> GIVEN REQUEST:
How do the records below read from their first line through the line containing "side on a small flat spot."? Write those lines out exactly.

(Entries with model source code)
+---+

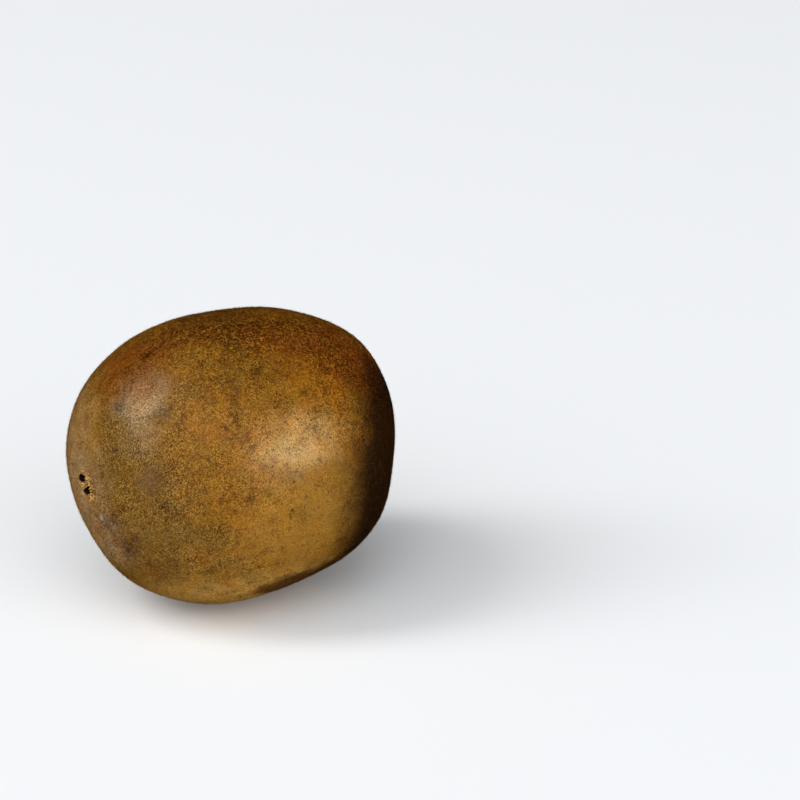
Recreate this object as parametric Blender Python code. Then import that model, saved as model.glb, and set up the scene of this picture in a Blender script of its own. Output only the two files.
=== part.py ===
"""A whole dried monk fruit, lying on its side on a small flat spot.

One solid: the rind grew as one piece with its stem scar and its blossom scar.
The fruit's long axis runs along X, with the stem scar at -X and the blossom scar at +X.
Metres, +Z up. The origin is the middle of the fruit's footprint, on the surface that it lies on.
"""

from math import cos, exp, pi, radians, sin, sqrt

import bmesh
import bpy
from mathutils import Matrix, Vector

# Driving dimensions of the rind, before its hollows are pressed in
HALF_LENGTH = 0.0309
RADIUS = 0.0268
FULLNESS = 2.27  # 2 is an ellipsoid, and more fills out both shoulders
STEM_END_SWELL = 0.010  # how much thicker the stem half is than the middle
LEAN = radians(1.7)  # the fruit lies with its stem end this much higher
FLAT_SPOT_DEPTH = 0.0003

# Broad hollows (below zero) and one fuller shoulder, left as the rind dried:
# direction from the middle, height and spread in radians
DRIED_FORMS = (
    ((0.29, -0.48, -0.83), -0.00095, 0.38),
    ((0.85, -0.52, -0.04), -0.00130, 0.42),
    ((-0.87, 0.32, -0.37), -0.00085, 0.38),
    ((0.73, -0.12, 0.68), 0.00085, 0.40),
    ((-0.20, 0.85, 0.48), -0.00050, 0.45),
    ((0.55, 0.78, -0.25), -0.00060, 0.40),
)

# Gentle unevenness all over: height, waves per metre along each axis, and phase
SWELLS = (
    (0.00010, (34, 21, -30), 0.4),
    (0.00007, (-28, 47, 38), 2.1),
    (0.00004, (66, -40, 52), 4.0),
)

# Stem scar: a low corky collar round a sunken floor with two deep pits
STEM_SCAR_RADIUS = 0.0023
STEM_COLLAR_HEIGHT = 0.00020
STEM_COLLAR_WIDTH = 0.00036
STEM_FLOOR_DEPTH = 0.00040
# Each pit: middle across the scar (Y, Z), half width along Y and along Z, depth
STEM_PITS = (
    ((0.00118, 0.00076), (0.00088, 0.00056), 0.0016),
    ((-0.00012, -0.00084), (0.00115, 0.00066), 0.0019),
)
PIT_WALL = 0.32  # share of a pit's half width that its sloping wall takes

# Blossom scar: the round stub of the style in a shallow dimple
BLOSSOM_DIMPLE_DEPTH = 0.00035
BLOSSOM_DIMPLE_SPREAD = 0.0024  # out here the dimple has about a third of its depth
BLOSSOM_STUB_RADIUS = 0.0011  # halfway down the stub's sloping side
BLOSSOM_STUB_SIDE = 0.00066  # width of that side
BLOSSOM_STUB_HEIGHT = 0.00060

# Mesh: meridians round the long axis and rings along it, closer together at the two scars
MERIDIANS = 72
RINGS = 58
RING_CROWDING = 0.86

RIND_COLOUR = (0.235, 0.125, 0.033, 1.0)


def smooth_step(value):
    value = min(1.0, max(0.0, value))
    return value * value * (3 - 2 * value)


def crowd_rings(direction):
    """The same meridian, with the ring moved towards the nearer end of the fruit."""
    across = sqrt(direction.y**2 + direction.z**2)
    if across < 1e-6:
        return direction
    share = Vector((-direction.x, across)).angle(Vector((1, 0))) / pi
    angle = pi * share - 0.5 * RING_CROWDING * sin(2 * pi * share)
    scale = sin(angle) / across
    return Vector((-cos(angle), direction.y * scale, direction.z * scale))


def rind_body(direction):
    """The point of the plain rind that a direction from its middle meets."""
    across = sqrt(direction.y**2 + direction.z**2)
    size = (abs(direction.x) ** FULLNESS + across**FULLNESS) ** (1 / FULLNESS)
    radius = RADIUS * (1 - STEM_END_SWELL * direction.x) / size
    return Vector((HALF_LENGTH * direction.x / size, radius * direction.y, radius * direction.z))


def dried_height(direction):
    """How far the dried forms lift the rind, in metres, and below zero where they sink it."""
    return sum(
        height * exp(-((direction.angle(Vector(towards)) / spread) ** 2))
        for towards, height, spread in DRIED_FORMS
    )


def swell_height(point):
    """The height of the gentle waves in the rind, in metres."""
    return sum(
        height * sin(2 * pi * point.dot(Vector(waves)) + phase) for height, waves, phase in SWELLS
    )


def stem_relief(point):
    """The height of the stem scar above the rind round it, in metres."""
    out = sqrt(point.y**2 + point.z**2)
    if point.x > 0 or out > 2 * STEM_SCAR_RADIUS:
        return 0.0
    collar = STEM_COLLAR_HEIGHT * exp(-(((out - STEM_SCAR_RADIUS) / STEM_COLLAR_WIDTH) ** 2))
    floor = STEM_FLOOR_DEPTH * smooth_step((STEM_SCAR_RADIUS - out) / (2 * STEM_COLLAR_WIDTH))
    deepest = 0.0
    for middle, half, depth in STEM_PITS:
        off = sqrt(((point.y - middle[0]) / half[0]) ** 2 + ((point.z - middle[1]) / half[1]) ** 2)
        deepest = max(deepest, depth * smooth_step((1 - off) / PIT_WALL))
    return collar - floor - deepest


def blossom_relief(point):
    """The height of the blossom scar above the rind round it, in metres."""
    out = sqrt(point.y**2 + point.z**2)
    if point.x < 0 or out > 3 * BLOSSOM_DIMPLE_SPREAD:
        return 0.0
    dimple = BLOSSOM_DIMPLE_DEPTH * exp(-((out / BLOSSOM_DIMPLE_SPREAD) ** 2))
    share_up = 0.5 + (BLOSSOM_STUB_RADIUS - out) / BLOSSOM_STUB_SIDE
    return BLOSSOM_STUB_HEIGHT * smooth_step(share_up) - dimple


def rind_point(direction):
    """The point of the finished rind that a direction from its middle meets."""
    point = rind_body(direction)
    scars = stem_relief(point) + blossom_relief(point)
    return point + direction * (dried_height(direction) + swell_height(point) + scars)


def flatten_where_it_lies(shape):
    """Presses the lowest part of the rind level, so that the fruit rests on a small flat spot."""
    level = min(vertex.co.z for vertex in shape.verts) + FLAT_SPOT_DEPTH
    for vertex in shape.verts:
        vertex.co.z = max(vertex.co.z, level)


def stand_on_origin(shape):
    """Moves the middle of the footprint to the origin."""
    lows = [min(vertex.co[axis] for vertex in shape.verts) for axis in range(3)]
    highs = [max(vertex.co[axis] for vertex in shape.verts) for axis in range(3)]
    footprint = Vector(((lows[0] + highs[0]) / 2, (lows[1] + highs[1]) / 2, lows[2]))
    bmesh.ops.translate(shape, verts=shape.verts, vec=-footprint)


def rind_mesh():
    """A sphere of meridians and rings with its poles at the two scars, drawn out to the rind."""
    shape = bmesh.new()
    poles_on_long_axis = Matrix.Rotation(pi / 2, 4, "Y")
    bmesh.ops.create_uvsphere(
        shape, u_segments=MERIDIANS, v_segments=RINGS, radius=1.0, matrix=poles_on_long_axis
    )
    for vertex in shape.verts:
        vertex.co = rind_point(crowd_rings(vertex.co.normalized()))
    lean = Matrix.Rotation(LEAN, 3, "Y")
    bmesh.ops.rotate(shape, verts=shape.verts, cent=(0, 0, 0), matrix=lean)
    flatten_where_it_lies(shape)
    stand_on_origin(shape)
    bmesh.ops.recalc_face_normals(shape, faces=shape.faces)
    mesh = bpy.data.meshes.new("monk_fruit")
    shape.to_mesh(mesh)
    shape.free()
    mesh.shade_smooth()
    return mesh


def rind_material():
    material = bpy.data.materials.new("dry_rind")
    material.use_nodes = True
    surface = material.node_tree.nodes["Principled BSDF"]
    surface.inputs["Base Color"].default_value = RIND_COLOUR
    surface.inputs["Roughness"].default_value = 0.55
    surface.inputs["Metallic"].default_value = 0.0
    return material


def main():
    for old in list(bpy.data.objects):
        bpy.data.objects.remove(old)
    collection = bpy.data.collections.new("monk_fruit")
    bpy.context.scene.collection.children.link(collection)
    fruit = bpy.data.objects.new("monk_fruit", rind_mesh())
    fruit.data.materials.append(rind_material())
    collection.objects.link(fruit)


main()
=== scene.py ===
"""A whole dried monk fruit, dressed for a picture.

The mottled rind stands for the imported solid, and carries a short nap, the torn fibres of the stem scar
and the dry husk of the blossom scar. The script is laid out as a Blender add-on: each piece has an
operator, and main() calls them in order. Metres, +Z up, stem scar at -X, blossom scar at +X.
"""

from math import cos, pi, radians, sin

import bmesh
import bpy
import numpy as np
from bpy.props import FloatProperty, FloatVectorProperty, IntProperty, PointerProperty
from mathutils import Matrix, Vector


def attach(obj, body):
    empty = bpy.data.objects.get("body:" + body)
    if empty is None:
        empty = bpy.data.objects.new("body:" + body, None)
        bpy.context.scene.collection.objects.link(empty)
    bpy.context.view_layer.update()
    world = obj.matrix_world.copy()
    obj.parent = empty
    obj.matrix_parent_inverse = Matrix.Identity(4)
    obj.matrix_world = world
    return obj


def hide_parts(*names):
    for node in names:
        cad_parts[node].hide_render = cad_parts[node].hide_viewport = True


bl_info = {
    "name": "Monk Fruit Dresser",
    "version": (1, 0, 0),
    "blender": (4, 5, 0),
    "location": "3D View > Sidebar > Monk Fruit",
    "description": "Grows the rind, nap and scars of a dried monk fruit over its solid",
    "category": "Object",
}

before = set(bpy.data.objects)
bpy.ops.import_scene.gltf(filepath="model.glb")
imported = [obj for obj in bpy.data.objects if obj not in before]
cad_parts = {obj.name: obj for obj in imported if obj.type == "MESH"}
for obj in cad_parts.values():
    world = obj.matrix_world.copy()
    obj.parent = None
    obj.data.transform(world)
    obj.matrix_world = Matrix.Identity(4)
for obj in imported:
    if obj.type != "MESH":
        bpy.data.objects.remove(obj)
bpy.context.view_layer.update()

NODE = "monk_fruit"
BODY = "root"
MM = 0.001

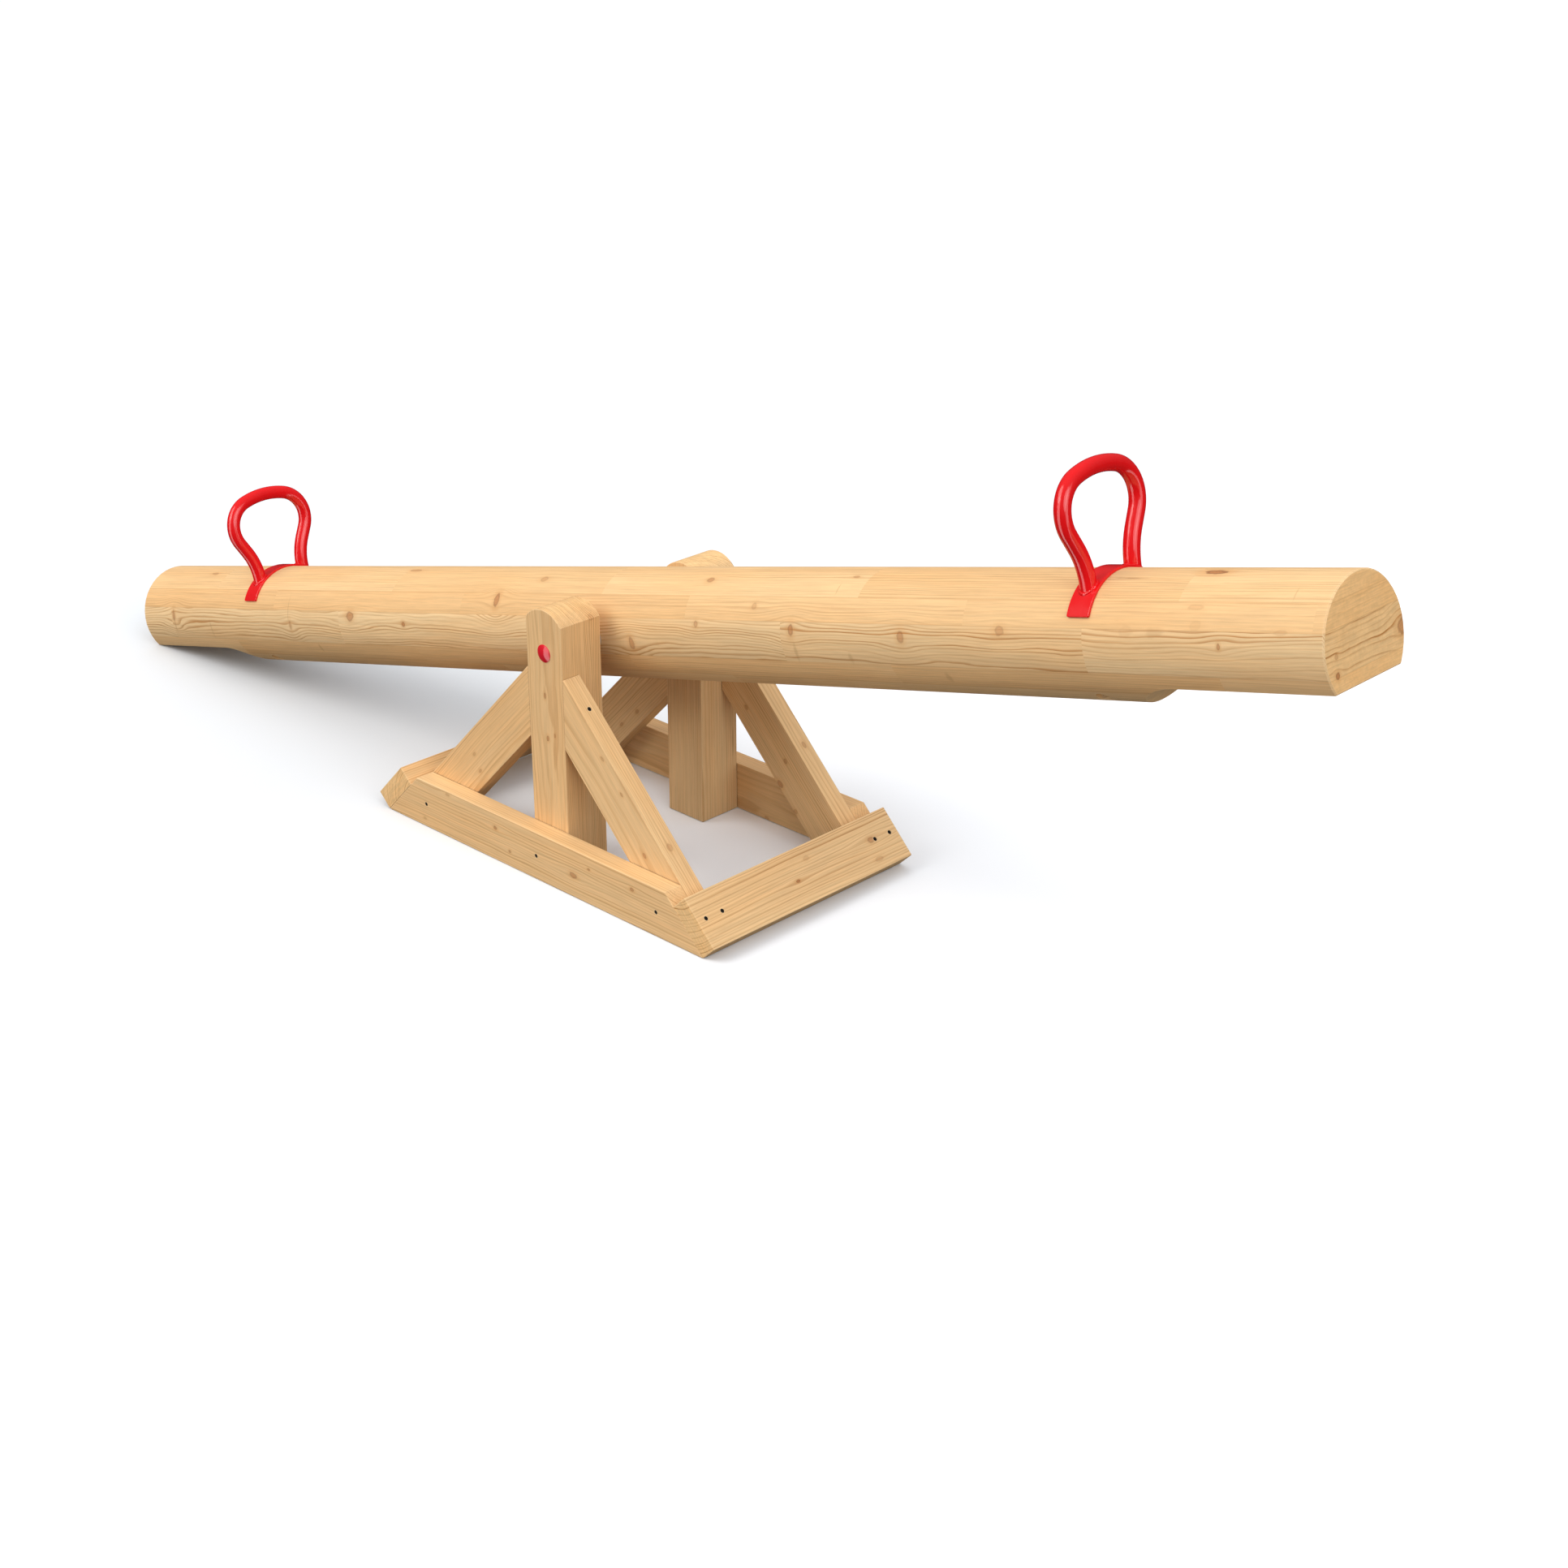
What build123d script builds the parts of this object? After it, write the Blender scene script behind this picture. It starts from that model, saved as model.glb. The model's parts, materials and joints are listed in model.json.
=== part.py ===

+---+

> COMPLETED EXERCISE:
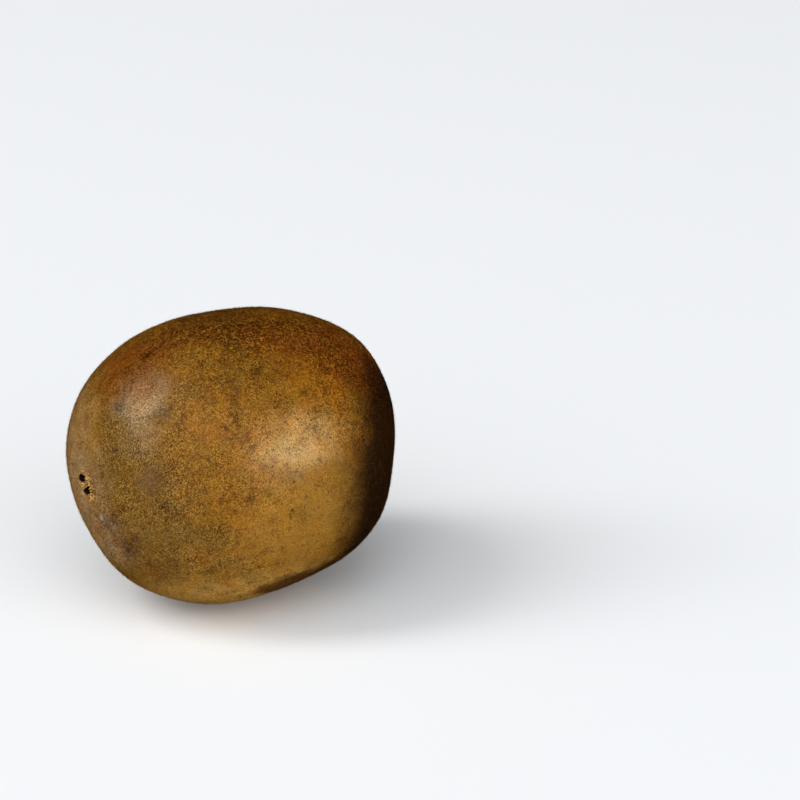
Recreate this object as parametric Blender Python code. Then import that model, saved as model.glb, and set up the scene of this picture in a Blender script of its own. Output only the two files.
=== part.py ===
"""A whole dried monk fruit, lying on its side on a small flat spot.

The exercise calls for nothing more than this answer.